Here's a solution which handles multiple path parts and edge conditions:
public static String combinePaths(String ... paths)
{
if ( paths.length == 0)
{
return "";
}
File combined = new File(paths[0]);
int i = 1;
while ( i < paths.length)
{
combined = new File(combined, paths[i]);
++i;
}
return combined.getPath();
}
This also works in Java 8 :
Path file = Paths.get("Some path");
file = Paths.get(file + "Some other path");
This solution offers an interface for joining path fragments from a String[] array.

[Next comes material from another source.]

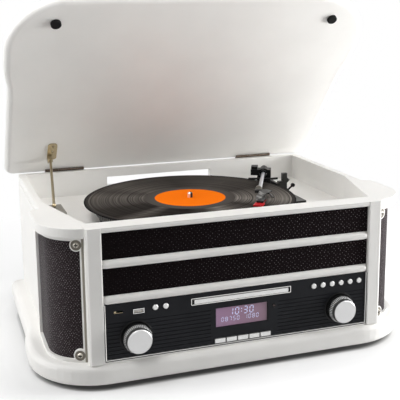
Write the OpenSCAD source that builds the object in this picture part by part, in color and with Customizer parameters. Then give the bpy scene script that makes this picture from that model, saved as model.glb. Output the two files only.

It uses java.io.File.File(String parent, String child):
public static joinPaths(String[] fragments) {
String emptyPath = "";
return buildPath(emptyPath, fragments);
}
private static buildPath(String path, String[] fragments) {
if (path == null || path.isEmpty()) {
path = "";
}
if (fragments == null || fragments.length == 0) {
return "";
}
int pathCurrentSize = path.split("/").length;
int fragmentsLen = fragments.length;
if (pathCurrentSize <= fragmentsLen) {
String newPath = new File(path, fragments[pathCurrentSize - 1]).toString();
path = buildPath(newPath, fragments);
}
return path;
}
Then you can just do:
String[] fragments = {"dir", "anotherDir/", "/filename.txt"};
String path = joinPaths(fragments);
Returns:
"/dir/anotherDir/filename.txt"
Assuming all given paths are absolute paths. you can follow below snippets to merge these paths.
String baseURL = "\\\\host\\testdir\\";
String absoluteFilePath = "\\\\host\\testdir\\Test.txt";;
String mergedPath = Paths.get(baseURL, absoluteFilePath.replaceAll(Matcher.quoteReplacement(baseURL), "")).toString();
output path is \\host\testdir\Test.txt.